私が聞いたホームステイ経験者の話だと、ホストファミリーと2日目で仲たがいをしてしまって、4泊あるうちの残りの3日は針のむしろにいる思いだったという。
2日目に喧嘩をしたというのも大した理由ではなくて、シャワーを浴びている時間が少々長かっただけという。
それも特に長いというだけでなく、せいぜい15分程度だったということなので、水の消費に対する感覚の違いが原因だったと思われる。
そのホストファミリーはオーストラリアの人たちで、そこにホームステイに行ったのは日本人だった。
おそらくは、1日目から何らかの不満が募っていて、最初からギクシャクしたところはあったという。
ホストファミリーの方も協力的な雰囲気はなく、最初からつっけんどんなところがあったという話を聞いている。
お金目当てのホストファミリーも
この体験談を耳にして最初に思ったのは、このホストファミリーはお金だけを目当てにしてホームステイの留学生を受け入れていて、交流を楽しむ気持ちがまったくなかったのではないかということ。

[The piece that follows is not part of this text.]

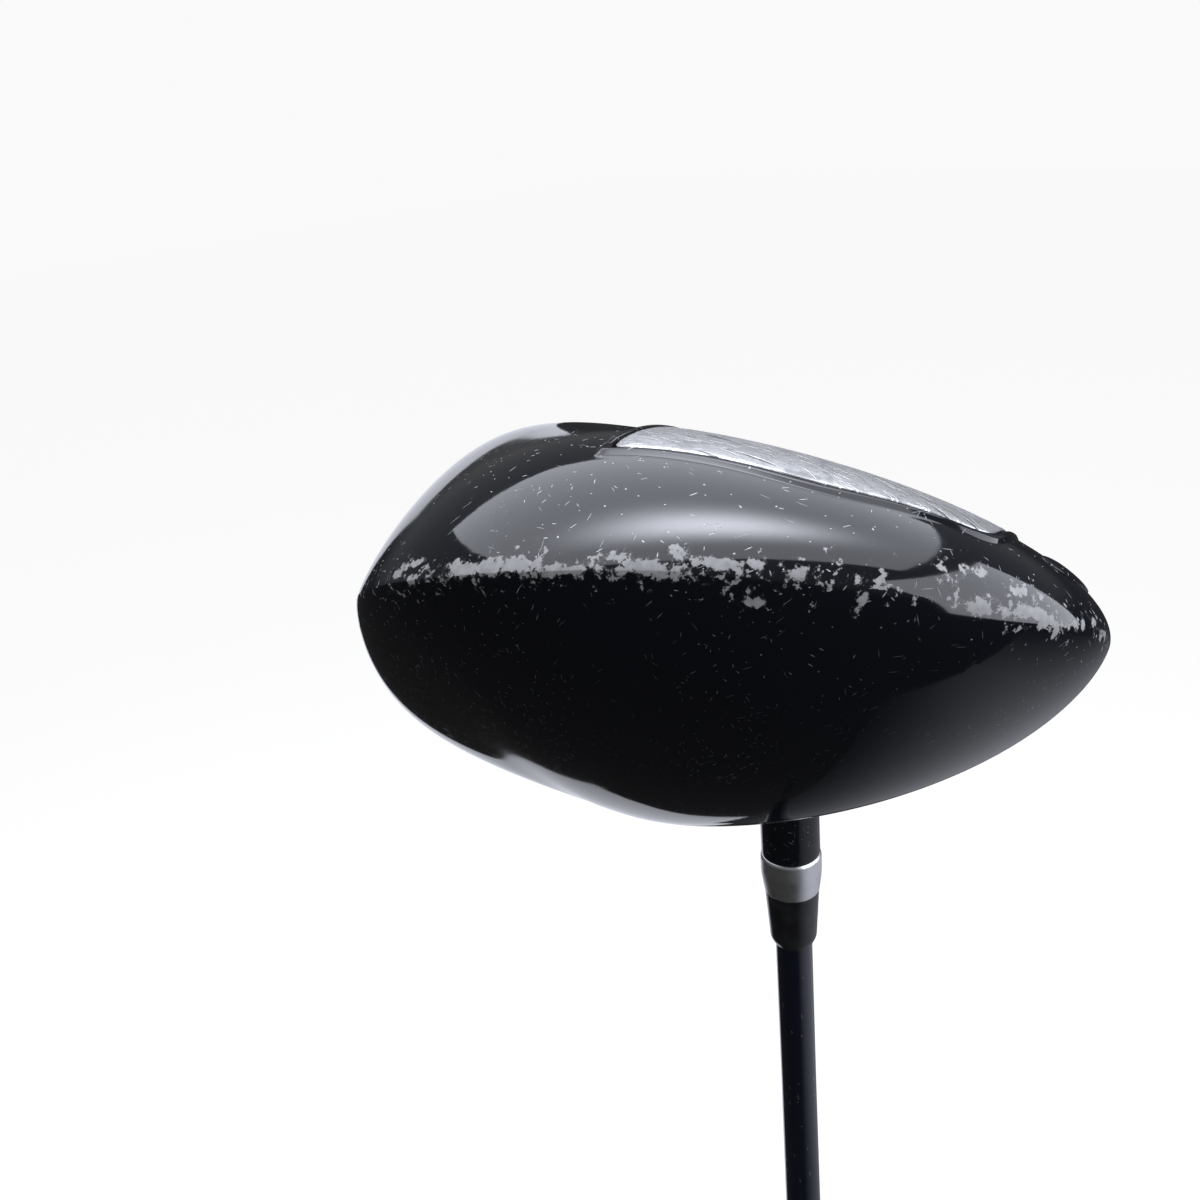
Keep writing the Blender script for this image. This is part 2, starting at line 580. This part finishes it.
body_shell = np.stack([body_layer(inset) for inset in (0, BODY_WALL)])
above, below = surface_maps(around, upper, True), surface_maps(around, sole_rows, False)
body_map = doubled({key: np.concatenate([above[key], below[key]]) for key in above})
cells_middle = np.degrees(around[:-1]) % 360 + 0.5
in_face = np.abs(cells_middle - 270) < FACE_HALF
edge_row = len(upper) + len(lower)
keep_body = np.ones((len(upper) + len(sole_rows) - 1, COLUMNS), bool)
keep_body[:edge_row] = ~in_face
build("body_shell", body_shell, shell_cells(keep_body), lacquer, "gloss_black_body", "body",
      maps=body_map)

# ---- Face plate ---------------------------------------------------------------------------------
# A forged titanium plate, 3 mm thick, welded into the body's front. It is brushed, its score lines
# are milled on both sides of a blasted strike area, and it is not lacquered.
FACE_WALL, FACE_GAP = 3, 0.0016
score_rows = np.arange(-14, 15, 4.0)   # mm above and below the plate's middle
SCORE_DEPTH, SCORE_HALF, SCORE_FROM, SCORE_TO = 0.3, 0.45, 17, 36
FACE_COLUMNS, FACE_ROWS = 150, 240

face_turn = np.linspace(np.radians(-90 - FACE_HALF) + FACE_GAP,
                        np.radians(-90 + FACE_HALF) - FACE_GAP, FACE_COLUMNS + 1)
top_left = fall(face_turn, edge_share(face_turn, crown_powers), crown_powers) * (1 - FACE_GAP)
bottom_left = fall(face_turn, edge_share(face_turn, sole_powers), sole_powers) * (1 - FACE_GAP)
rise = np.linspace(0, 1, FACE_ROWS // 2 + 1)[:, None]
face_above = share_at(face_turn, top_left * rise[::-1], crown_powers)
face_below = share_at(face_turn, bottom_left * rise[1:], sole_powers)


def face_layer(inset):
    return np.concatenate([head_form(face_turn, face_above, True, inset),
                           head_form(face_turn, face_below, False, inset)])


face_front, face_back = face_layer(0), face_layer(FACE_WALL)
face_toe = face_front[..., 0] - 50
face_up = (face_front[..., 2] - 31) / np.cos(LOFT)
nearest = np.abs(face_up[..., None] - score_rows).min(-1)
in_score = np.clip((SCORE_HALF - nearest) / 0.2, 0, 1) * np.clip(
    np.minimum(np.abs(face_toe) - SCORE_FROM, SCORE_TO - np.abs(face_toe)) / 0.5, 0, 1)
face_front[..., 1] += SCORE_DEPTH * in_score
face_maps = doubled({"face": np.stack([face_toe, face_up], -1)})


def face_material():
    """Dark brushed titanium, blasted matt between the score lines, with dark paint worn in them."""
    material, tree, position = new_material("dark brushed titanium")
    spot = add(tree, "UVMap", uv_map="face")[0]
    across, up, _ = add(tree, "SeparateXYZ", {0: spot})
    brush = streaks(tree, spot, (0.12, 5.0, 1), 5.0)
    blast = maths(tree, "ADD", maths(tree, "POWER", maths(tree, "DIVIDE", across, 16.0), 4.0),
                  maths(tree, "POWER", maths(tree, "DIVIDE", up, 17.0), 4.0))
    blast = ramp(tree, blast, 0.8, 1.1, 1, 0)
    sand = noise(tree, position, 3.0, 3.0)
    hits = scratch_layers(tree, spot, ((5, 2.2, 12, 0.1, 0.4), (86, 2.6, 7, 0.1, 0.4)))
    colour = layer(tree, (0.075, 0.078, 0.083), brush, (0.15, 0.154, 0.16))
    colour = layer(tree, colour, maths(tree, "MULTIPLY", blast, 0.6), (0.045, 0.046, 0.048))
    colour = layer(tree, colour, hits, (0.3, 0.3, 0.31))
    rough = mix(tree, ramp(tree, brush, 0.2, 0.8, 0.28, 0.42), blast, 0.62)
    height = mix(tree, maths(tree, "MULTIPLY", brush, 0.4), blast, sand)
    return finished(material, colour, rough, height, 0.00004, Metallic=1.0)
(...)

これは特殊な話ではなくて、仲介している団体がホストファミリーに払う報酬を目当てにしていることは多い。
これはこれで1つのビジネスではあるし、即座に非難されなければいけない筋合いでもない。
ただ、本来のホームステイの目的からすると完全に外れている行為であることは間違いない。

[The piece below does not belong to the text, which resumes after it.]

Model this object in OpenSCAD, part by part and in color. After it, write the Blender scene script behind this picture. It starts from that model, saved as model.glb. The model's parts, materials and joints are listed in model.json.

少なくともその日本人はオーストラリアに対する好意が消えてしまったというし、海外に出ることにも恐怖感を感じてしまったという。
しかも、初めての海外旅行でもあったので、なおさらカルチャーショックが強く、もうそれからしばらくは外国にいきたくないという思いまで抱えてしまった。
本来であれば、ホームステイを境にしてより国際的な感覚を身につけるはずだったが、結果的には全くの逆効果になってしまった。

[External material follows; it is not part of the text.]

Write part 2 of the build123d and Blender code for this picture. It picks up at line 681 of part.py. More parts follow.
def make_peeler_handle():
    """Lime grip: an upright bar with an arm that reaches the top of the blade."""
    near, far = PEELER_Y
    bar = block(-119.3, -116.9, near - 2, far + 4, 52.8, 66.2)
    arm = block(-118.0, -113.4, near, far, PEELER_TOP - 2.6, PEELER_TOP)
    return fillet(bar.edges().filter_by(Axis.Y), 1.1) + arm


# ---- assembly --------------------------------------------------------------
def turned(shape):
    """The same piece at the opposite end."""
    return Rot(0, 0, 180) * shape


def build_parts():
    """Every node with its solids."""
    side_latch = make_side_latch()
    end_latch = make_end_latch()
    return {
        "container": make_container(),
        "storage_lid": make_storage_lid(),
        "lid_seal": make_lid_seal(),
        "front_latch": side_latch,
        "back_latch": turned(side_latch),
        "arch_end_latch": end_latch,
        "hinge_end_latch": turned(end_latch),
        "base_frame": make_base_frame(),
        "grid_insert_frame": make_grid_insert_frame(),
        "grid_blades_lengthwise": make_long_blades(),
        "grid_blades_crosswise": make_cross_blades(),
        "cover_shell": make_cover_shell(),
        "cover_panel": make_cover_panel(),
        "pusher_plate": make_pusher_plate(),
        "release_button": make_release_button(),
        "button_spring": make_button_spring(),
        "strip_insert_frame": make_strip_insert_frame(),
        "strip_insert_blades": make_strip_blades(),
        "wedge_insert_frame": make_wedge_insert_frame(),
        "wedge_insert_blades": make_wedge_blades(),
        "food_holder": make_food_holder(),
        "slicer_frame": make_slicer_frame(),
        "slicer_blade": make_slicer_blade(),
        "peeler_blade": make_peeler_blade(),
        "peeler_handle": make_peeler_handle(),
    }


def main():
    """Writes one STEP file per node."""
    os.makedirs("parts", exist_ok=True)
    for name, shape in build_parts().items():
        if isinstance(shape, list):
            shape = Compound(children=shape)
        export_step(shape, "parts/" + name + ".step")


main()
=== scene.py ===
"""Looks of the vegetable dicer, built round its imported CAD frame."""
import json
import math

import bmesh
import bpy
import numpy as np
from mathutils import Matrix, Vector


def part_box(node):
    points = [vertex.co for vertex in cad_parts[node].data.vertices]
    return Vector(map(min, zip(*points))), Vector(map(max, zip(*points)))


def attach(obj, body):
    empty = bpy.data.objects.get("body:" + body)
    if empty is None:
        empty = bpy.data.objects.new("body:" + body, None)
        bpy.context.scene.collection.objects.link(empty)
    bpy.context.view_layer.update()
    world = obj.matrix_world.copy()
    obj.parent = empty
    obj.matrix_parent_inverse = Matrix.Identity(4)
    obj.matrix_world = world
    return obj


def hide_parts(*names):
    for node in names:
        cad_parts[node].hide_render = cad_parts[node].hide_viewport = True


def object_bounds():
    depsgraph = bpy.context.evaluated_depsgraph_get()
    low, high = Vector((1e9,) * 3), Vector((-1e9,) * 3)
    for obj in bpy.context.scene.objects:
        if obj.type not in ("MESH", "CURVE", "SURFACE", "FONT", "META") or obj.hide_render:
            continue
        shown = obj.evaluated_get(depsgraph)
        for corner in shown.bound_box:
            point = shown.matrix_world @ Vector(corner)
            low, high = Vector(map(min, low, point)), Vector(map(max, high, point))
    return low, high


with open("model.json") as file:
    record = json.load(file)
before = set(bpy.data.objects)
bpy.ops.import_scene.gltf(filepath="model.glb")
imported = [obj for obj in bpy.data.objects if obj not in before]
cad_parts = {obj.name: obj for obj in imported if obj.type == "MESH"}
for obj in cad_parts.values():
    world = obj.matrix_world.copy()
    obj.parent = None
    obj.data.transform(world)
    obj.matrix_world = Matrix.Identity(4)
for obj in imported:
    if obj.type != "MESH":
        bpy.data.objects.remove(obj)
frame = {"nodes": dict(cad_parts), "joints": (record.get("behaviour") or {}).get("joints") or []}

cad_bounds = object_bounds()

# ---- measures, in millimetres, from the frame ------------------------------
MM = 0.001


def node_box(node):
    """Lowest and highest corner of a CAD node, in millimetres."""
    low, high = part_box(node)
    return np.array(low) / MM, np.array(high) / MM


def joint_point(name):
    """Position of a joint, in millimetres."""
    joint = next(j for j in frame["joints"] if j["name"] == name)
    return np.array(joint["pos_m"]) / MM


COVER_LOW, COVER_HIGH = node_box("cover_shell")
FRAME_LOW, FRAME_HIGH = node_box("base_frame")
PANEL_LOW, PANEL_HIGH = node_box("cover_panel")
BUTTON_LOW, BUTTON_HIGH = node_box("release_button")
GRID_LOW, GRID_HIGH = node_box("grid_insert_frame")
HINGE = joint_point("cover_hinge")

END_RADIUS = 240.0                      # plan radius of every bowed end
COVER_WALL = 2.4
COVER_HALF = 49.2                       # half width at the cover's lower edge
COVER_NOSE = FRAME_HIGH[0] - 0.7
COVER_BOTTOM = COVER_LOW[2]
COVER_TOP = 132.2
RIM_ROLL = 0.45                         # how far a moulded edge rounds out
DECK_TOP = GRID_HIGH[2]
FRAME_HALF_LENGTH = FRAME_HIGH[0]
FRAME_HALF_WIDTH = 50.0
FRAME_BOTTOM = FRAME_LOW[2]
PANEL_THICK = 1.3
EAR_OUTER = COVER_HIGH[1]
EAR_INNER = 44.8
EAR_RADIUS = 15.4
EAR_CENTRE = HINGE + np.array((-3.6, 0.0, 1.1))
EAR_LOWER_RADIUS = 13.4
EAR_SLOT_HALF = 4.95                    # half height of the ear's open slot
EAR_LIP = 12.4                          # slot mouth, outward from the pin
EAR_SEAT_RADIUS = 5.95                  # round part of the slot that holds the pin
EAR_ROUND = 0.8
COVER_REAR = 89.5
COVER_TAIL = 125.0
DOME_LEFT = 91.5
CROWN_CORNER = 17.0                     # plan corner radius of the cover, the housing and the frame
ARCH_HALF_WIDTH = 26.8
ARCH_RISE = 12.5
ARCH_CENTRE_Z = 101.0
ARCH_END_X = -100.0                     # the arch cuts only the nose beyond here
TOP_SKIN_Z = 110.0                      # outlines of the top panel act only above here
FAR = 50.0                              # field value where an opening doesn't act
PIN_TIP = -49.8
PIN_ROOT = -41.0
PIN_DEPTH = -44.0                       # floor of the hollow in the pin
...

残念なことに、どの国にも嫌な人間はいるし、非礼であったり、思いやりがない人もいる。
まして日本のおもてなしの心を海外の人たちに求めるのは無理な注文。
そう考えると、ホームステイに行くときはよほどしっかりと宿泊先の家族の評判を調べてから決めるとか、あるいはコミュニケーション能力を磨いてから行くとか、自分自身の心身の鍛錬の場と考えていく必要がある。
浮かれた気分で、いかにも楽しそうにホームステイを語る人もいるが、そこには落とし穴があることも事実。
もちろんそういった家族は一握りかもしれないし、基本的には快く訪問者を受け入れてくれることが多いのも事実だと思う。
しかし、常に例外はあるし、数日間の宿泊ということになれば、それなりにストレスも募る。
ホテル暮らしとは違って、同じ屋根の下で過ごすことになるので、食事も一緒に過ごすことになる。
完全に無言でテーブルを囲む食卓は気まずいものだし、現実にそうした話も聞いたこともある。
さらにいうと、本来空港までの送迎をしてくれる約束だったのが、もう帰りは自分で帰れと言われ、しかもタクシーを呼んでもらうこともできず、タクシーが全く止まらない道を1時間以上も歩いてようやくタクシーを拾うことができたという留学生もいた。
こうした悪質なホストファミリーが存在することも、ホームステイを考える上では知っておいた方がいいだろう。